■ Aim ■
Copy exactly the lines of the material below that run from the one containing "build_left_flowers()" through the one containing "in imported if". Copy no other lines.

■ Extracted data ■
·····

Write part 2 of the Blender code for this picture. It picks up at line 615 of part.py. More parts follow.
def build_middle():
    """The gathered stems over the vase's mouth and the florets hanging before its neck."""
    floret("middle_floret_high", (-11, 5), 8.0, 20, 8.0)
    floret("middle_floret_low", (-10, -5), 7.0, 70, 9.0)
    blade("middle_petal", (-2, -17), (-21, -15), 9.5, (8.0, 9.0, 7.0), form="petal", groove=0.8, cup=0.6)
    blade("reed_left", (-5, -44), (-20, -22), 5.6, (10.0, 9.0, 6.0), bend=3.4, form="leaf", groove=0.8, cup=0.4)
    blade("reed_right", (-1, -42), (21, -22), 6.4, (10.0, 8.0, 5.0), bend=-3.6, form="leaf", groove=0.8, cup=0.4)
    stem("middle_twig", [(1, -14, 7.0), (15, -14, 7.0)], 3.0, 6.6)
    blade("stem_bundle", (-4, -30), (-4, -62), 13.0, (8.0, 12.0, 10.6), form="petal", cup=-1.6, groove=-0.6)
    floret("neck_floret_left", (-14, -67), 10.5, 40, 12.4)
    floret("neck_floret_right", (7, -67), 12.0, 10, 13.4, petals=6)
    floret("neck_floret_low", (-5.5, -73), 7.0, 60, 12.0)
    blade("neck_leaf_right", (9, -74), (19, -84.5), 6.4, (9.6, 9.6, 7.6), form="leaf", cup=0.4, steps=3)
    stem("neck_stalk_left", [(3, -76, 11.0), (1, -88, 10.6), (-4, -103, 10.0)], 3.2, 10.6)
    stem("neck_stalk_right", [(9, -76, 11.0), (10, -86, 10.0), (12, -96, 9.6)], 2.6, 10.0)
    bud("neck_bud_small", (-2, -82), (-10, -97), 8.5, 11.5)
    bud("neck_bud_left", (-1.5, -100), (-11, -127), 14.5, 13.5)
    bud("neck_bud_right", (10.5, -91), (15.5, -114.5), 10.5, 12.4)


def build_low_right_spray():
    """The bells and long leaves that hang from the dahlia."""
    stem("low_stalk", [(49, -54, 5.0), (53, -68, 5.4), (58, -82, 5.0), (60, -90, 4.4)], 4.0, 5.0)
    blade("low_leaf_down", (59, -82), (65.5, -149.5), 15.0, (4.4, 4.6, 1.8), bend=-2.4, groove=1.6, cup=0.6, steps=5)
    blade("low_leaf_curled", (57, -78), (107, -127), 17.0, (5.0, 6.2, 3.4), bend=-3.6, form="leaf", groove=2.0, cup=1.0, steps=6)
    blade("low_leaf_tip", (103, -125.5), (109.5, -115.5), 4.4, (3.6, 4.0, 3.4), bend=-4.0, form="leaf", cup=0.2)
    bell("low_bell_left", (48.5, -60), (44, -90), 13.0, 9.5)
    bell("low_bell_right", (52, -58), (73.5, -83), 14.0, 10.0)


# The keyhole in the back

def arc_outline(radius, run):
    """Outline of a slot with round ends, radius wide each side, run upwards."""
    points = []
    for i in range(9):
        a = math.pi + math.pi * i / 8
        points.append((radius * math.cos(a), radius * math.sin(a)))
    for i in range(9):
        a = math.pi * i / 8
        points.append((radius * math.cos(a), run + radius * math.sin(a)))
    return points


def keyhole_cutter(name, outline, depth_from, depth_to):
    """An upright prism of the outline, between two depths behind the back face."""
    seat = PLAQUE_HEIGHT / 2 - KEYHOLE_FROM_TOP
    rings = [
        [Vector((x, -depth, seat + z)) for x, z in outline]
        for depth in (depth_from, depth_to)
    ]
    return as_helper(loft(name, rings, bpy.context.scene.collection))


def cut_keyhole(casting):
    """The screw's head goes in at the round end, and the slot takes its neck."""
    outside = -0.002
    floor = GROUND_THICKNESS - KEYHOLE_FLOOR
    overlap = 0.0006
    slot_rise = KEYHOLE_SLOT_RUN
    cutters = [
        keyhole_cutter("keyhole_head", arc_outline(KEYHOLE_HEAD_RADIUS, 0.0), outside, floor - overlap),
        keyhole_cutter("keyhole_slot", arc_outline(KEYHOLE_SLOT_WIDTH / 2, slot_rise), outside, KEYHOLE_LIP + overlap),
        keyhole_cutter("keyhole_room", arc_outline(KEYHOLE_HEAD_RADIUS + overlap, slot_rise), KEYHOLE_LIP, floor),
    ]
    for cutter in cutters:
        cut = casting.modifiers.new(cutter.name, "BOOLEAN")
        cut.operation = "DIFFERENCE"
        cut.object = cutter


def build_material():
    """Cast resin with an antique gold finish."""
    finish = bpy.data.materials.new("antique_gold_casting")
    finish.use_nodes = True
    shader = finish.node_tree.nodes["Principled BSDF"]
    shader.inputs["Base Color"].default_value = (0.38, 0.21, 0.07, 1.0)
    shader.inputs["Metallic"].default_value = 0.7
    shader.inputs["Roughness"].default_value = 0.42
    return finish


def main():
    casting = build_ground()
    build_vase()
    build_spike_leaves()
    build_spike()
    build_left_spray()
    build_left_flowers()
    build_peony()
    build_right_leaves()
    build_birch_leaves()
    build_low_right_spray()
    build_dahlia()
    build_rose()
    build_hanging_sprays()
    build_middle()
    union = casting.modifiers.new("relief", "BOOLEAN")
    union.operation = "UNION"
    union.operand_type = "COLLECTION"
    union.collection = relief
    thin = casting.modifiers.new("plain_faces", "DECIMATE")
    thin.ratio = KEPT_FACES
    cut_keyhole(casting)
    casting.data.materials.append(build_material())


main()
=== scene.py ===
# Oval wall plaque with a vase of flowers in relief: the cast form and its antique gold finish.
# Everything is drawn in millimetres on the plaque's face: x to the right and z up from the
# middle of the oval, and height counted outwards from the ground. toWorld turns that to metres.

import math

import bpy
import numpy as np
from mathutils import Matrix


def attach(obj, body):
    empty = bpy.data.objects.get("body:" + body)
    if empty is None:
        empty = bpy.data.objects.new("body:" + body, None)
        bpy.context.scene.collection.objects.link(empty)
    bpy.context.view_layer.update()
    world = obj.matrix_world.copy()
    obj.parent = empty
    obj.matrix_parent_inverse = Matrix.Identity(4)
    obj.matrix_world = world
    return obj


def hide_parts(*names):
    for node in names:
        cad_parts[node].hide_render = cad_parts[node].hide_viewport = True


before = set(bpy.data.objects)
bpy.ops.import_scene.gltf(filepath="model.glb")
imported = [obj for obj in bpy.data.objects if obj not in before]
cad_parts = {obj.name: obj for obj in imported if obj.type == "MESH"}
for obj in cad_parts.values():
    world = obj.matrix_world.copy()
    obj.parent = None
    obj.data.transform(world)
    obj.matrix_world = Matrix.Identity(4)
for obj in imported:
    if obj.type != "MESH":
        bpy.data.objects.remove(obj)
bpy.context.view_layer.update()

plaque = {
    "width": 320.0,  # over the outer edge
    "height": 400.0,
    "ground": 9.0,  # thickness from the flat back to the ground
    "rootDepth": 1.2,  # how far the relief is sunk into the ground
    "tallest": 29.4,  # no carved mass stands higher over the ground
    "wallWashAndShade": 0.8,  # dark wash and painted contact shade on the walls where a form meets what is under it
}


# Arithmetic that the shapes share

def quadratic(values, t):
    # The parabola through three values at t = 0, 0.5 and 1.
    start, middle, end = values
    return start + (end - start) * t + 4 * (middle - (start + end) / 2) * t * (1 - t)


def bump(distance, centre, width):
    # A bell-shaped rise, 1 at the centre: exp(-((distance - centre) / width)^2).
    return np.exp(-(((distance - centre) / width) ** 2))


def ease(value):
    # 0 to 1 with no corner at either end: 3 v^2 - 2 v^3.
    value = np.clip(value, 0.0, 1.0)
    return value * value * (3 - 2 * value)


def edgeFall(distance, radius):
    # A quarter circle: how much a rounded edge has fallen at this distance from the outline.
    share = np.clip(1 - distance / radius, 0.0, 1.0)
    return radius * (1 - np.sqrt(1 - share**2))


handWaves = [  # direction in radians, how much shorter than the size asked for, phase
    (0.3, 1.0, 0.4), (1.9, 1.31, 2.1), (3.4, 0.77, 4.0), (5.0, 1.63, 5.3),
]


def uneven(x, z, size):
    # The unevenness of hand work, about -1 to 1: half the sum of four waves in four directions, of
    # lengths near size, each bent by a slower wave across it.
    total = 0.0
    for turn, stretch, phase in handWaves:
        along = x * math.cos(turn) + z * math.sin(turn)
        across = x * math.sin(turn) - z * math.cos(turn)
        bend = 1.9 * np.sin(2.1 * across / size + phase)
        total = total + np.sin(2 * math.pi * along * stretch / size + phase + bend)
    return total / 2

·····

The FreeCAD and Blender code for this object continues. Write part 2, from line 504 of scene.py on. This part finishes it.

·····

■ Final result ■
    build_left_flowers()
    build_peony()
    build_right_leaves()
    build_birch_leaves()
    build_low_right_spray()
    build_dahlia()
    build_rose()
    build_hanging_sprays()
    build_middle()
    union = casting.modifiers.new("relief", "BOOLEAN")
    union.operation = "UNION"
    union.operand_type = "COLLECTION"
    union.collection = relief
    thin = casting.modifiers.new("plain_faces", "DECIMATE")
    thin.ratio = KEPT_FACES
    cut_keyhole(casting)
    casting.data.materials.append(build_material())


main()
=== scene.py ===
# Oval wall plaque with a vase of flowers in relief: the cast form and its antique gold finish.
# Everything is drawn in millimetres on the plaque's face: x to the right and z up from the
# middle of the oval, and height counted outwards from the ground. toWorld turns that to metres.

import math

import bpy
import numpy as np
from mathutils import Matrix


def attach(obj, body):
    empty = bpy.data.objects.get("body:" + body)
    if empty is None:
        empty = bpy.data.objects.new("body:" + body, None)
        bpy.context.scene.collection.objects.link(empty)
    bpy.context.view_layer.update()
    world = obj.matrix_world.copy()
    obj.parent = empty
    obj.matrix_parent_inverse = Matrix.Identity(4)
    obj.matrix_world = world
    return obj


def hide_parts(*names):
    for node in names:
        cad_parts[node].hide_render = cad_parts[node].hide_viewport = True


before = set(bpy.data.objects)
bpy.ops.import_scene.gltf(filepath="model.glb")
imported = [obj for obj in bpy.data.objects if obj not in before]
cad_parts = {obj.name: obj for obj in imported if obj.type == "MESH"}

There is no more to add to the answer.